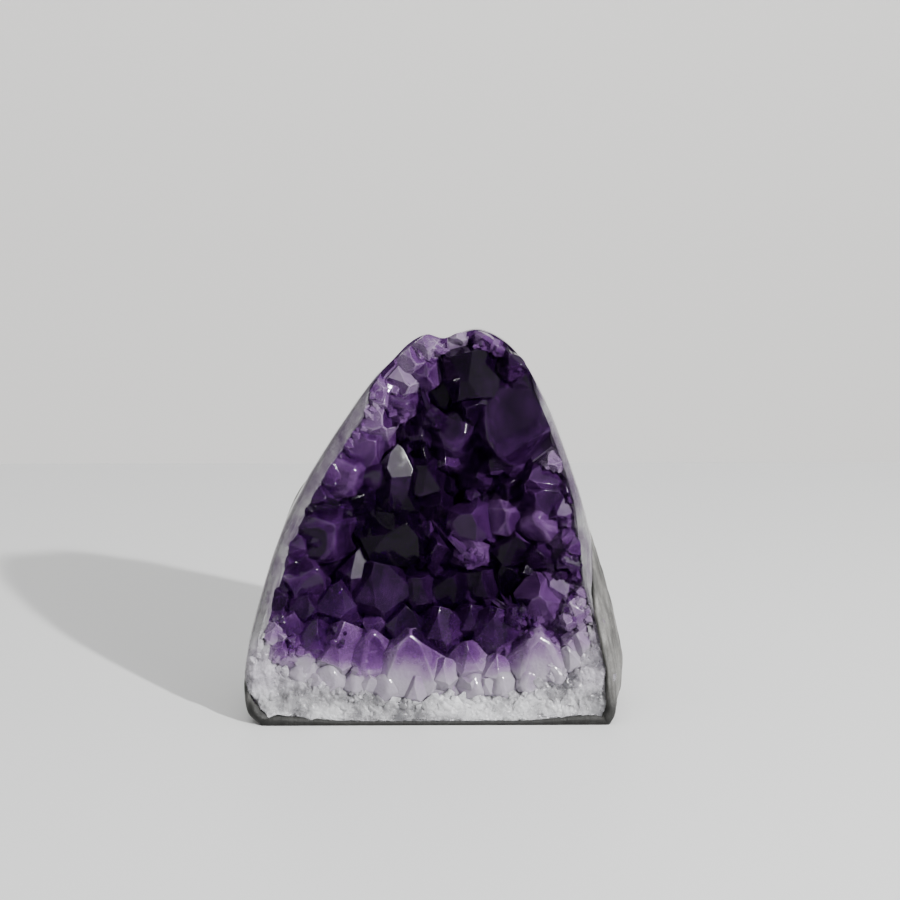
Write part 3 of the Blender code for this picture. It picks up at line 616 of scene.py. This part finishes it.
def corners(planes):
    """Each point where three planes meet behind all the others, with the normals of the three."""
    normals = np.array([tuple(n) for n, _ in planes])
    reach = np.array([d for _, d in planes])
    threes = np.array(list(itertools.combinations(range(len(planes)), 3)))
    sides = normals[threes]
    threes = threes[np.abs(np.linalg.det(sides)) > 1e-4]
    points = np.linalg.solve(normals[threes], reach[threes][:, :, None])[:, :, 0]
    inside = (points @ normals.T <= reach + 1e-6).all(axis=1)
    return [(point, normals[three]) for point, three in zip(points[inside], threes[inside])]


def worn_points(planes, worn, steps):
    """Points of a crystal whose edges are worn round to that radius, in that many steps."""
    shares = [(a, b, steps - a - b) for a in range(steps + 1) for b in range(steps + 1 - a)]
    found = []
    for point, normals in corners([(n, d - worn) for n, d in planes]):
        for share in shares:
            out = np.asarray(share, float) @ normals
            found.append(point + out / np.linalg.norm(out) * worn)
    return found


def add_crystal(name, middle, planes, worn, steps):
    """A crystal with worn edges. The wear carries the second material."""
    work = bmesh.new()
    for point in worn_points(planes, worn, steps):
        work.verts.new((middle + Vector(point)) * MM)
    bmesh.ops.remove_doubles(work, verts=work.verts, dist=0.02 * MM)
    bmesh.ops.convex_hull(work, input=work.verts)
    bmesh.ops.dissolve_limit(work, angle_limit=math.radians(0.5), verts=work.verts, edges=work.edges)
    work.normal_update()
    for face in work.faces:
        flat = max(face.normal.dot(normal) for normal, _ in planes)
        face.material_index = 0 if flat > math.cos(math.radians(1.5)) else 1
    mesh = bpy.data.meshes.new(name)
    work.to_mesh(mesh)
    work.free()
    made = bpy.data.objects.new(name, mesh)
    made.hide_render = True
    return made


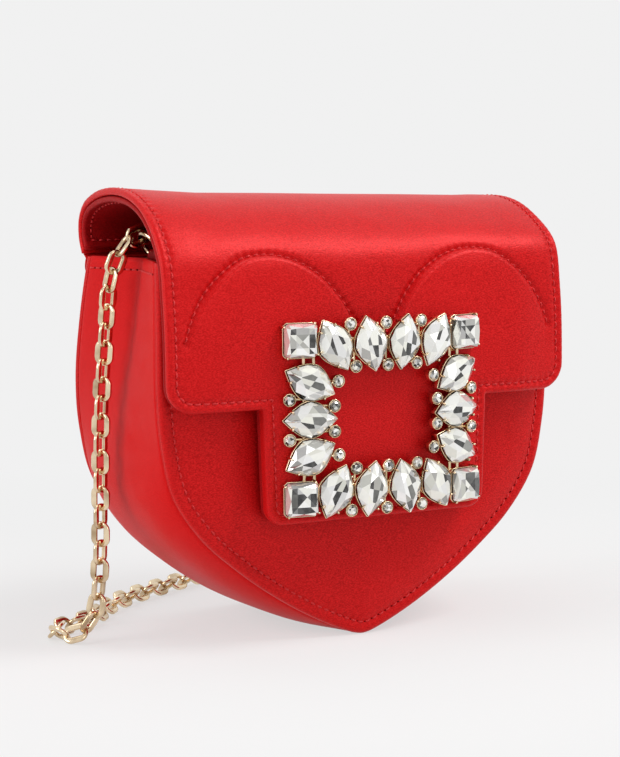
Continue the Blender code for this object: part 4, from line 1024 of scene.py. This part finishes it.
________
What to do —
Return all of the data precisely as it appears.

Exercise output —
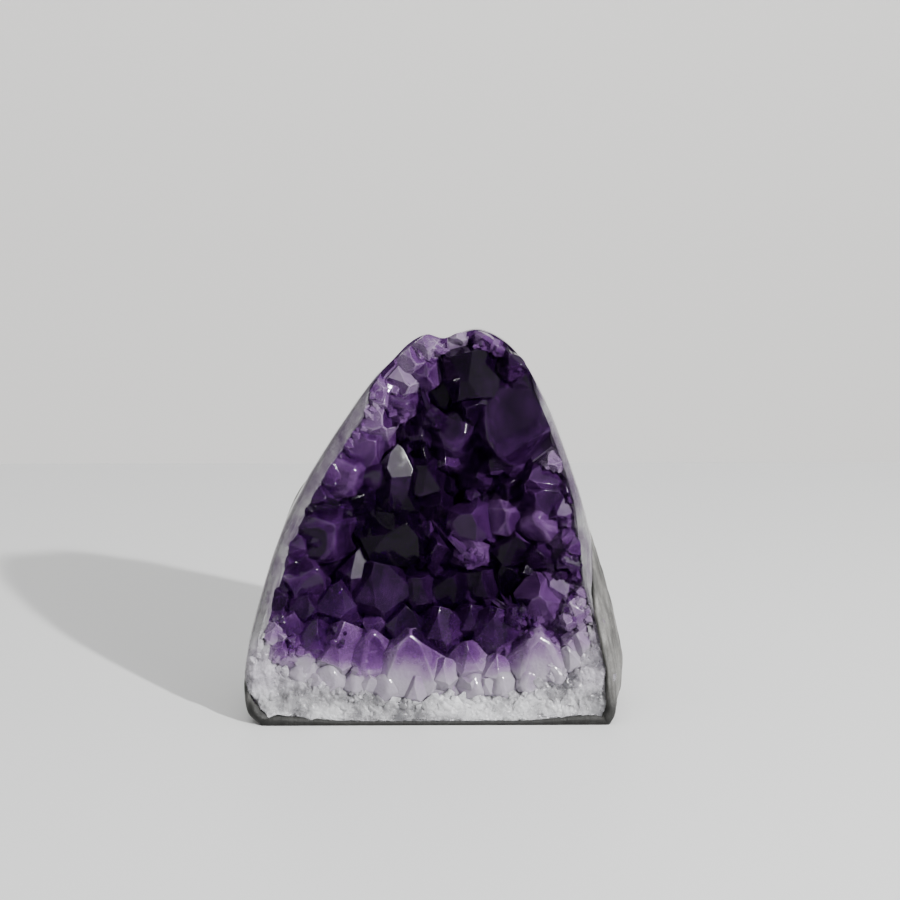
Write part 3 of the Blender code for this picture. It picks up at line 616 of scene.py. This part finishes it.
def corners(planes):
    """Each point where three planes meet behind all the others, with the normals of the three."""
    normals = np.array([tuple(n) for n, _ in planes])
    reach = np.array([d for _, d in planes])
    threes = np.array(list(itertools.combinations(range(len(planes)), 3)))
    sides = normals[threes]
    threes = threes[np.abs(np.linalg.det(sides)) > 1e-4]
    points = np.linalg.solve(normals[threes], reach[threes][:, :, None])[:, :, 0]
    inside = (points @ normals.T <= reach + 1e-6).all(axis=1)
    return [(point, normals[three]) for point, three in zip(points[inside], threes[inside])]


def worn_points(planes, worn, steps):
    """Points of a crystal whose edges are worn round to that radius, in that many steps."""
    shares = [(a, b, steps - a - b) for a in range(steps + 1) for b in range(steps + 1 - a)]
    found = []
    for point, normals in corners([(n, d - worn) for n, d in planes]):
        for share in shares:
            out = np.asarray(share, float) @ normals
            found.append(point + out / np.linalg.norm(out) * worn)
    return found


def add_crystal(name, middle, planes, worn, steps):
    """A crystal with worn edges. The wear carries the second material."""
    work = bmesh.new()
    for point in worn_points(planes, worn, steps):
        work.verts.new((middle + Vector(point)) * MM)
    bmesh.ops.remove_doubles(work, verts=work.verts, dist=0.02 * MM)
    bmesh.ops.convex_hull(work, input=work.verts)
    bmesh.ops.dissolve_limit(work, angle_limit=math.radians(0.5), verts=work.verts, edges=work.edges)
    work.normal_update()
    for face in work.faces:
        flat = max(face.normal.dot(normal) for normal, _ in planes)
        face.material_index = 0 if flat > math.cos(math.radians(1.5)) else 1
    mesh = bpy.data.meshes.new(name)
    work.to_mesh(mesh)
    work.free()
    made = bpy.data.objects.new(name, mesh)
    made.hide_render = True
    return made


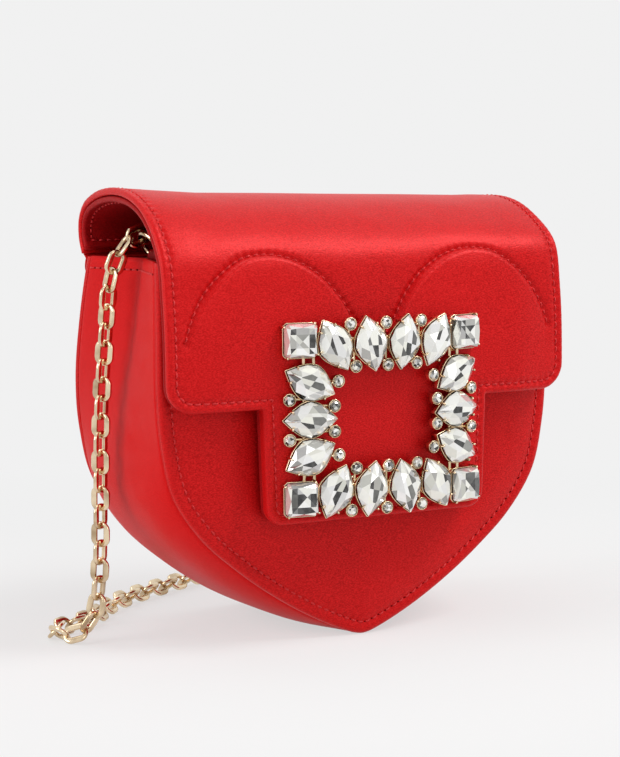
Continue the Blender code for this object: part 4, from line 1024 of scene.py. This part finishes it.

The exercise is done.